I prepared a first design consisting of a definition of the main transformation goals, the methods, new practices, new elements introduced during the meetings and between meetings, the design and planning of the training session and the first Generative Board meeting. I discussed the project together with the chair and three directors.

Training

 

The training session was highly engaging and injected energy into the group. A place in close to a lake was chosen, with beautiful views of the mountains. Directors reflected on how the environment has a radical impact on the performance of the work. During the training session, we experienced the GB model. We put physical, emotional, intellectual, social, and purpose-related components into practice. The directors discovered how low performance is linked to not creating the conditions to address the essential issues and leaving those matters untreated. One of the training practices is to discuss the company’s purpose as a driver of change, and how a deep and incisive discussion can help generate an authentic and shared company purpose vision.

GB Meeting

 

One month later, we held the first Generative Board Meeting.

Meeting venue

The meeting venue was not the traditional meeting room in Zurich. Instead, we held the GB meeting in Barcelona beach at the W Hotel, where architecture and the Mediterranean sea merge in an inspiring location. The meeting was held in the afternoon, preceded by Mediterranean cuisine light lunch. Directors and the CEO were staying at the hotel that night. We planned the session for four hours.

Agenda

We agreed that the strategic and transformation issues would need at least 60% of the meeting time regarding the agenda. We carefully prepared the agenda to balance energy-intensive moments with recovery activities. The agenda was shared with sufficient time in advance, requesting feedback from the directors. The meeting management software application was very beneficial for that. 

Art & Nature

Switzerland’s known digital art collective prepared an interactive digital installation in the meeting room. It consisted of a video wall presenting a digital work titled “Office with no walls”. The artwork referred to the transition to remote and hybrid working from home that many companies are implanting and is impacting the rental of business offices.
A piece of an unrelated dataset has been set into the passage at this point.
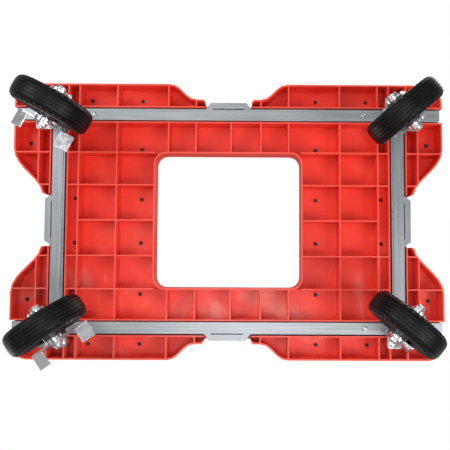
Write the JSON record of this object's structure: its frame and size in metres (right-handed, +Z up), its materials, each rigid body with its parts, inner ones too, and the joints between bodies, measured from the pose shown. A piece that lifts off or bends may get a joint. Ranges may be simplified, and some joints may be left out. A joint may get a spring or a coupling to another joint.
{
  "type": "furniture dolly",
  "caption": "Moulded plastic furniture dolly with a ribbed deck, a central opening, a steel lashing frame and swivel casters, two of them braked.",
  "frame": {"origin": "on the floor under the middle of the deck", "axes": "+X along the length towards the unbraked casters, +Y across the width towards the back, +Z up, wheels down"},
  "size_m": [0.813, 0.521, 0.235],
  "materials": {
    "deck_red": "semi-gloss moulded plastic with faint flow marks",
    "galvanised": "galvanised sheet steel, faintly streaked",
    "bright_zinc": "bright zinc plate",
    "wheel_rubber": "matt black rubber with fine ribs round the tread",
    "rim_grey": "dark grey, satin"
  },
  "bodies": {
    "frame": {"deck": "deck_red", "rail_front": "galvanised", "rail_back": "galvanised", "cross_rail_left": "galvanised", "cross_rail_right": "galvanised", "deck_screw_fl": "bright_zinc", "deck_screw_bl": "bright_zinc", "deck_screw_fr": "bright_zinc", "deck_screw_br": "bright_zinc", "caster_plate_fl": "bright_zinc", "kingpin_fl": "bright_zinc", "plate_bolt_fl_1": "bright_zinc", "plate_bolt_fl_2": "bright_zinc", "plate_bolt_fl_3": "bright_zinc", "plate_bolt_fl_4": "bright_zinc", "caster_plate_bl": "bright_zinc", "kingpin_bl": "bright_zinc", "plate_bolt_bl_1": "bright_zinc", "plate_bolt_bl_2": "bright_zinc", "plate_bolt_bl_3": "bright_zinc", "plate_bolt_bl_4": "bright_zinc", "caster_plate_fr": "bright_zinc", "kingpin_fr": "bright_zinc", "plate_bolt_fr_1": "bright_zinc", "plate_bolt_fr_2": "bright_zinc", "plate_bolt_fr_3": "bright_zinc", "plate_bolt_fr_4": "bright_zinc", "caster_plate_br": "bright_zinc", "kingpin_br": "bright_zinc", "plate_bolt_br_1": "bright_zinc", "plate_bolt_br_2": "bright_zinc", "plate_bolt_br_3": "bright_zinc", "plate_bolt_br_4": "bright_zinc"},
    "fork_fl": {"fork_fl": "bright_zinc", "axle_bolt_fl": "bright_zinc", "axle_nut_fl": "bright_zinc"},
    "wheel_fl": {"tyre_fl": "wheel_rubber", "rim_fl": "rim_grey", "wheel_bearing_fl": "bright_zinc"},
    "lever_fl": {"brake_lever_fl": "bright_zinc"},
    "fork_bl": {"fork_bl": "bright_zinc", "axle_bolt_bl": "bright_zinc", "axle_nut_bl": "bright_zinc"},
    "wheel_bl": {"tyre_bl": "wheel_rubber", "rim_bl": "rim_grey", "wheel_bearing_bl": "bright_zinc"},
    "lever_bl": {"brake_lever_bl": "bright_zinc"},
    "fork_fr": {"fork_fr": "bright_zinc", "axle_bolt_fr": "bright_zinc", "axle_nut_fr": "bright_zinc"},
    "wheel_fr": {"tyre_fr": "wheel_rubber", "rim_fr": "rim_grey", "wheel_bearing_fr": "bright_zinc"},
    "fork_br": {"fork_br": "bright_zinc", "axle_bolt_br": "bright_zinc", "axle_nut_br": "bright_zinc"},
    "wheel_br": {"tyre_br": "wheel_rubber", "rim_br": "rim_grey", "wheel_bearing_br": "bright_zinc"}
  },
  "joints": [
    {"name": "swivel_fl", "type": "hinge", "parent": "frame", "child": "fork_fl", "pos_m": [-0.33, -0.204, 0.18], "axis": [0, 0, 1], "continuous": true},
    {"name": "wheel_spin_fl", "type": "hinge", "parent": "fork_fl", "child": "wheel_fl", "pos_m": [-0.29645, -0.18616, 0.07], "axis": [-0.4695, 0.8829, 0], "continuous": true},
    {"name": "brake_fl", "type": "hinge", "parent": "fork_fl", "child": "lever_fl", "pos_m": [-0.29645, -0.18616, 0.07], "axis": [-0.4695, 0.8829, 0], "range_deg": [0, 18]},
    {"name": "swivel_bl", "type": "hinge", "parent": "frame", "child": "fork_bl", "pos_m": [-0.33, 0.204, 0.18], "axis": [0, 0, 1], "continuous": true},
    {"name": "wheel_spin_bl", "type": "hinge", "parent": "fork_bl", "child": "wheel_bl", "pos_m": [-0.2985, 0.18275, 0.07], "axis": [0.5592, 0.829, 0], "continuous": true},
    {"name": "brake_bl", "type": "hinge", "parent": "fork_bl", "child": "lever_bl", "pos_m": [-0.2985, 0.18275, 0.07], "axis": [0.5592, 0.829, 0], "range_deg": [0, 18]},
    {"name": "swivel_fr", "type": "hinge", "parent": "frame", "child": "fork_fr", "pos_m": [0.33, -0.204, 0.18], "axis": [0, 0, 1], "continuous": true},
    {"name": "wheel_spin_fr", "type": "hinge", "parent": "fork_fr", "child": "wheel_fr", "pos_m": [0.30089, -0.17957, 0.07], "axis": [-0.6428, -0.766, 0], "continuous": true},
    {"name": "swivel_br", "type": "hinge", "parent": "frame", "child": "fork_br", "pos_m": [0.33, 0.204, 0.18], "axis": [0, 0, 1], "continuous": true},
    {"name": "wheel_spin_br", "type": "hinge", "parent": "fork_br", "child": "wheel_br", "pos_m": [0.30089, 0.17957, 0.07], "axis": [0.6428, -0.766, 0], "continuous": true}
  ]
}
The V Hotel is located at the “paseo marítimo” of Barcelona, an inspiring and relaxing promenade in front of the sea, where members could have a refreshing walk.

Using the room & space

Space can be an ally for intensive discussion moments. Directors learned how to exploit space as a tool, position themselves according to points of view, materialize intellectual distance, and be used as the scenery of action and movement for consensus. Placing objects placing themselves can contribute share ideas and opinions better.

Purpose

 The company had no truly explicit purpose declaration; we discussed this point during the previous training session. In a GB meeting, the company purpose is continuously present -even physically in the form of images and infographics- to help discussions. The company’s purpose is the driver of change, not the opposite.

Continuous feedback

Feedback was a crucial point addressed at the training session and put into practice during the GB meeting. Identifying the board’s goals and making visible the level of advance contributes to engagement, implication and attention, as the directors recognize it. At any time, the members could evaluate the experience using their mobile phone, indicating one or several “Plus” to show good progress, a “Minus” to indicate a regress, or a “Delta” to indicate a deviation from the main goals. The counting was displayed on the interactive video wall screen using appealing infographics.
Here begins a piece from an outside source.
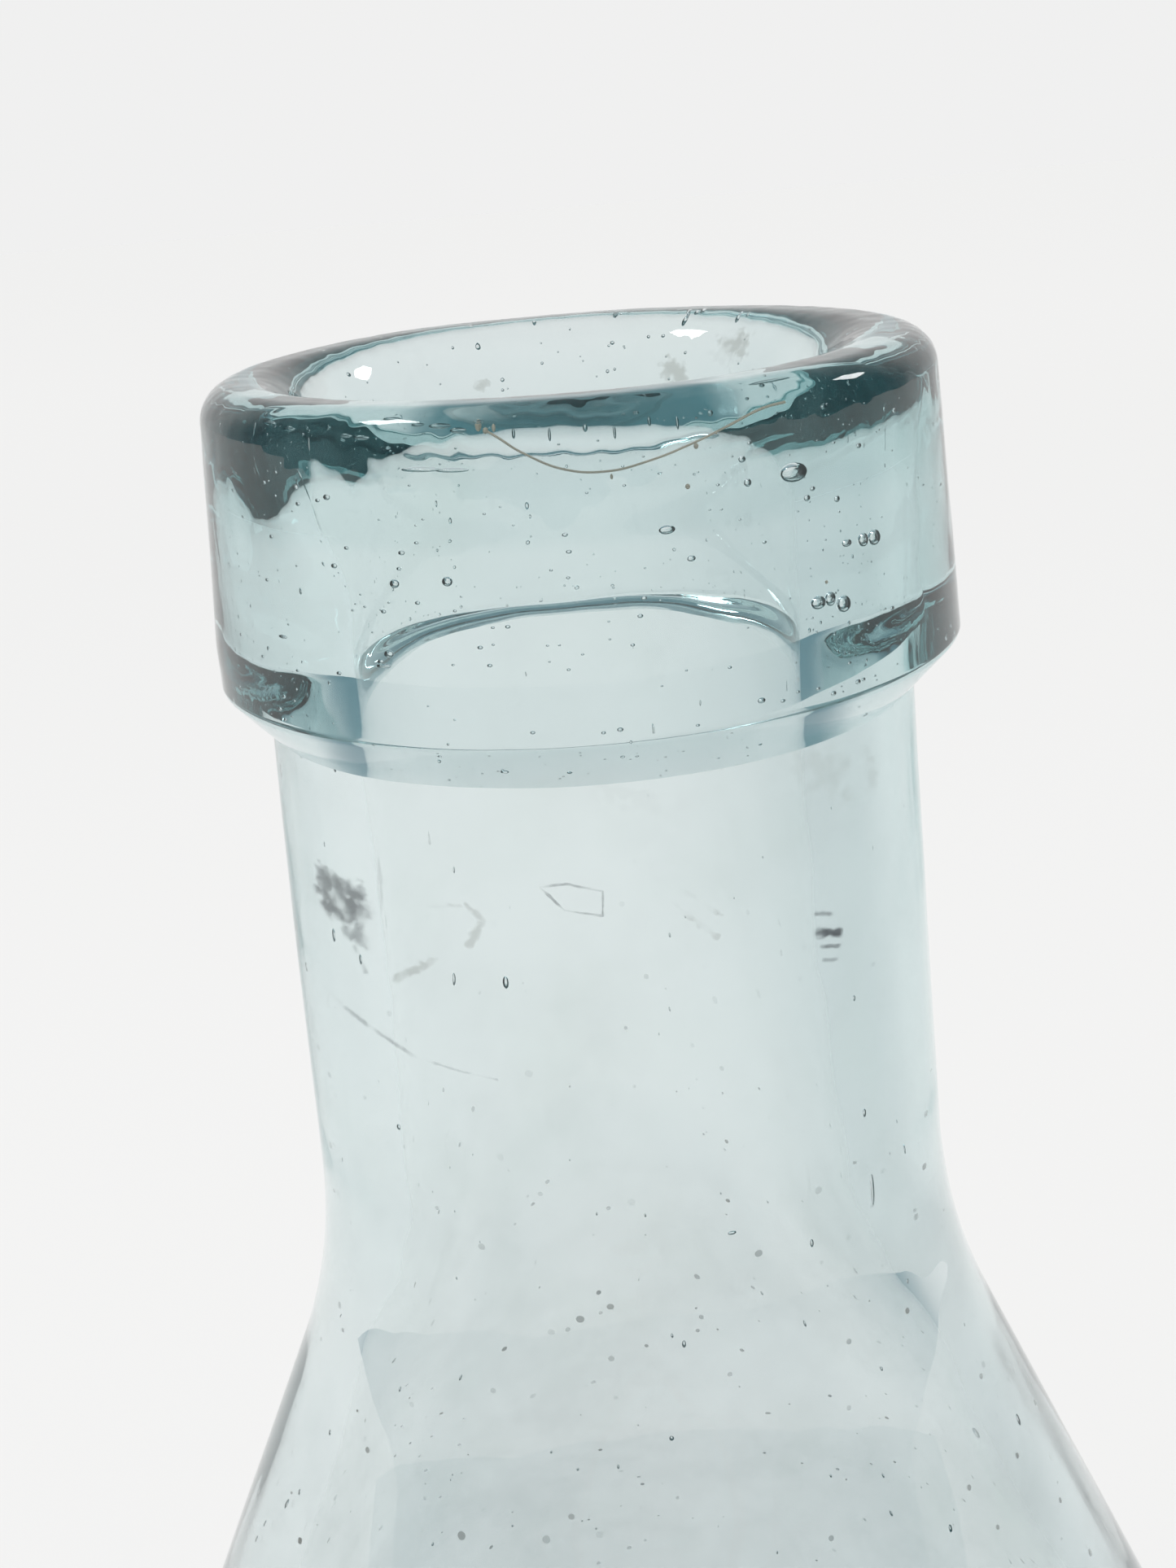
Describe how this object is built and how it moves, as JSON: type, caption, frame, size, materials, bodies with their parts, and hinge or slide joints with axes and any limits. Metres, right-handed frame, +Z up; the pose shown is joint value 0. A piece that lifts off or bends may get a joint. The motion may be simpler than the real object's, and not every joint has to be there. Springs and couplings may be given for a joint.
{
  "type": "antique glass bottle",
  "caption": "Hand-blown cork bottle of pale aqua glass, with a round body, long sloping shoulder, straight neck, thick applied collar and a push-up base with a pontil scar.",
  "frame": {"origin": "centre of the flat resting ring, on the surface that the bottle stands on", "axes": "+Z up the bottle's axis, towards the mouth; the shape is the same all round, so +X and +Y are free"},
  "size_m": [0.072, 0.072, 0.245],
  "materials": {
    "body_glass": "thin blown glass, pale aqua, with seed bubbles, faint wear and a light haze",
    "collar_glass": "thick applied glass, aqua, fire-polished, with bubbles and a tooled fold",
    "pontil_glass": "broken and worn glass, aqua"
  },
  "bodies": {
    "root": {"blown_body": "body_glass", "applied_collar": "collar_glass", "pontil_scar": "pontil_glass"}
  },
  "joints": []
}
Minimum presentations, full interaction

In the past, the traditional approach for the discussion was presentations by the CEO followed by the directors’ comments. We decided in the agenda not to make these presentations and replace most of them with previously distributed documents. Before the meeting, we prepared and spread curated links to articles and data analytics to prepare for the discussion.

Intelligence & analytics

Digital tools highly facilitated access to data and information. Technology was at the service of the experience, not the opposite. With the available digital tools, data and information were presented as requested by the directors. Data and analytics were curated and prepared to facilitate quick and meaningful access. 

Incisive questioning

The first part of the discussion was dedicated to asking incisive questions around the following topics: What are the emerging new trends in office utilization and remote working? What is the impact of digital transformation in remote working? How the recent trends are, and will they impact the office rental business of the company? What opportunities can the company have in front of such changes? Can we prepare the company for a digital disruptive change? How do we prepare ourselves as a board to lead the transformation? Iterative reformulation of questions was a valuable technique to remove limiting assumptions and encourage participation for effective action. 

Visual thinking

We used the video wall as an interactive tool for visual thinking. The technique was beneficial to discuss transformation elements: flexible offices, shared spaces, remote working, digitally-enabled co-working spaces, etc.

Aesthetics

Art & nature inspired the concept of Aesthetics; the board identified it as a value of the company’s transformation for the benefit of the community. After a deep and confronting but positive discussion, the CEO agreed to design a project focused on upgrading the public spaces of the owned buildings for aesthetic motivations and using this project to strengthen the company’s image.

Learning

At the end of the meeting, the participants shared how the meeting was inspiring new ideas, generated new strategical decisions, supported the CEO in the change management process, and connected better in and out of the boardroom. The moment was as well utilized as the beginning of the preparation of the next meeting, suggesting topics for the next agenda. One of the topics was about new business models based on renting shared office spaces for remote or hybrid working close to the residential areas. 

Communication and image

A few weeks after the GB meeting, ABC Real Estate added a new section about sustainability and community to the company website. The section includes a subsection on the vision of the board, recent decisions, and actions. They primarily focused on the community benefits and how the board promotes aesthetic improvement around the buildings. The publication generated some articles in media and newspapers. 

Governance Transformation

 

We held two more GB meetings in other inspiring locations during the following year. After 18 months of working together, a boosted governance process led the company to real change and a new strategy. Board meetings were more dynamic and engaging, learning was a continuous process, and the CEO and change management team appreciated the board’s constant strategy support and alignment.